Tout ne put tenir sur les gens :
Si bien que la troupe céleste ,
Ne sachant que faire du reste ,
S’en allait les placer dans le terroir voisin ,
Lorsque Jupiter dit : épargnons la Touraine,
Et le Blésois ; car ce domaine
Doit un jour être à mon cousin :
Mettons-les dans le Limousin.«
Dans cette fable, les habitants d’Orléans se plaignent de la géographie accidentée de leur région. En réponse, le Sort décide de mettre les montagnes sur leurs épaules, créant ainsi une population de bossus.
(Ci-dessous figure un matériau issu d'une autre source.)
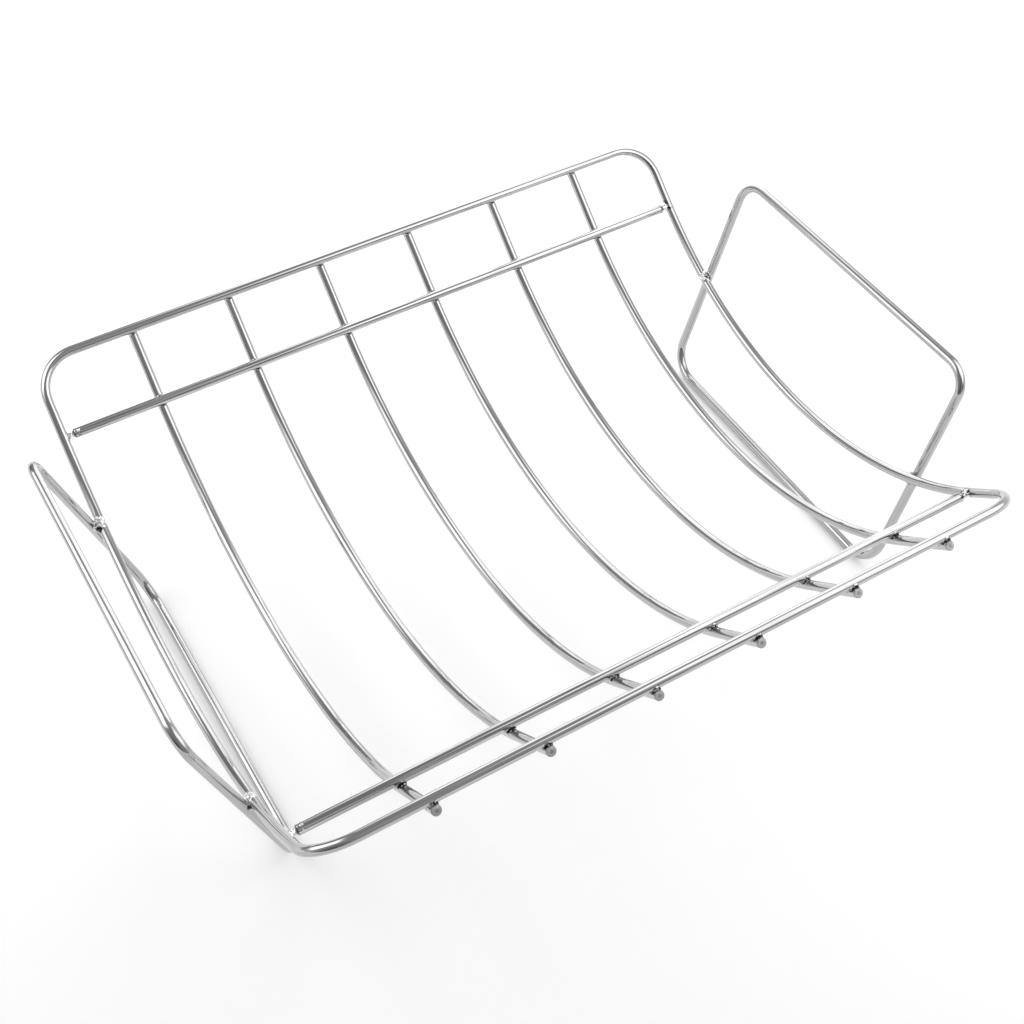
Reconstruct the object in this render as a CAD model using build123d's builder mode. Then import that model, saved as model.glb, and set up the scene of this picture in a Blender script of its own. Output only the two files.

Blois n’est pas en reste, car selon la légende, les montagnes épargnées sont presque déplacées vers Blois, mais Jupiter intervient pour sauver la ville et la Touraine, destinée à être la demeure de son « cousin. »
De l’observation à la fable: L’émergence d’un style
La Fontaine était en quête permanente d’inspiration et son passage par Blois, bien que court, a joué un rôle dans la maturation de son art. La « Relation d’un voyage de Paris en Limousin » agit comme un laboratoire d’idées pour ses futurs Contes et Fables (parutions en 1665, 1666, et 1671). On y retrouve tous les ingrédients qui feront le succès de ses œuvres : une observation minutieuse de la société, un goût pour l’humour et l’ironie, et un talent inégalé pour raconter des histoires.
Un héritage vivant
En fin de compte, La Fontaine ne s’est pas contenté de passer par Blois comme un simple voyageur. Il a laissé derrière lui une vision qui va au-delà des simples apparences. La Fontaine nous rappelle que Blois, avec sa topographie unique et ses habitants parfois intrigants, est un lieu de mystère et de poésie, une source d’inspiration pour tous ceux qui savent regarder et écouter.